China in the same year: “The impact of the drying Yangtze has been enormous. In Sichuan, a province of 84 million people, hydropower makes up about 80% of electricity capacity. Much of that comes from the Yangtze River, and as its flow slows down, power generation has dwindled, leaving authorities there to order all its factories shut for six days. The province is seeing around half the rain it usually does and some reservoirs have dried up entirely, according to state news agency Xinhua.” (CNN)
The Hydrological Cycle
According to WMO, rising temperatures have dramatically altered the hydrological cycle of the world, it has accelerated and become unpredictably erratic. Society is facing growing issues of either too much or too little water. On the one hand, warmer atmosphere holds more moisture, with atmospheric rivers cascading bucket-loads of water, creating flash floods. Conversely more heat brings on evaporation and drying of soils leading to severe drought. It’s all heat related. The planet has more heat than the hydrological system can handle.
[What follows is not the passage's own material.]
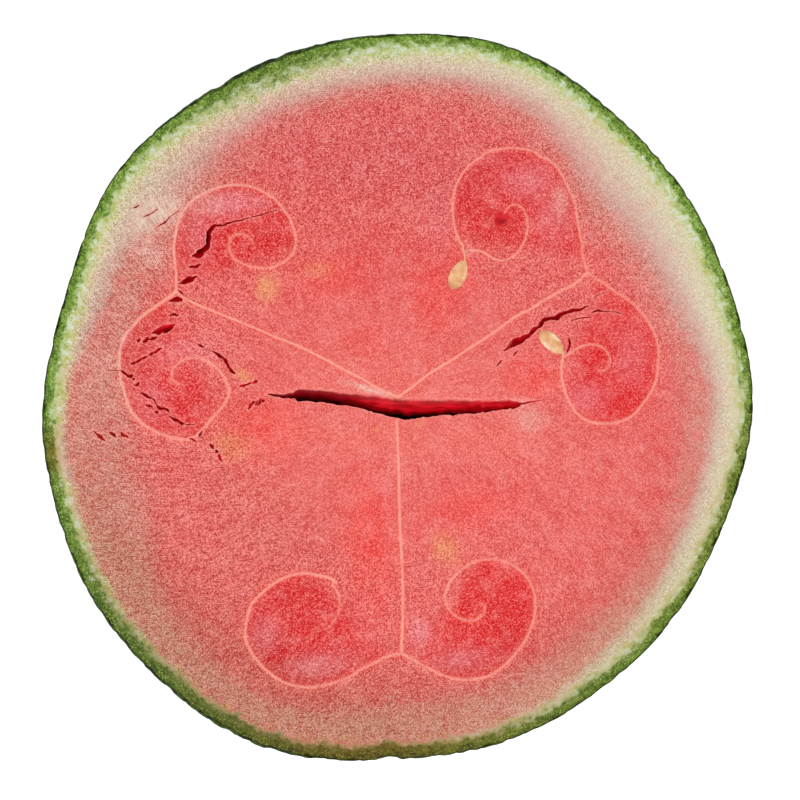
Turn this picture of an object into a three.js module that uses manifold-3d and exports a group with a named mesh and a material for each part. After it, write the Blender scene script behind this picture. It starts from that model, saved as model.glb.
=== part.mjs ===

Meanwhile, the world’s water towers, e.g., European Alps, are melting away, threatening commercial rivers and adequate potable water supplies.
Yet, in the face of abrupt damaging climate change, fossil fuel companies have publicly declared their intentions to crank up oil and gas production like never before, quadrupling production from newly approved projects by 2030 (Global Energy Monitor), the outlook for world natural resources like the Amazon River and the Amazon rainforest is beyond shaky. It’s dreadful. And everybody has good reason to be nervous about too much CO2 and other greenhouse gases altering the most significant sources of ongoing life on the planet. There are way too many things going wrong, like over-heated sea waters generating big and bigger hurricanes, to ignore the necessity of getting off fossil fuels as soon as possible.
The WMO is calling for Urgent Action by the nations of the world. Everybody knows what needs to be done.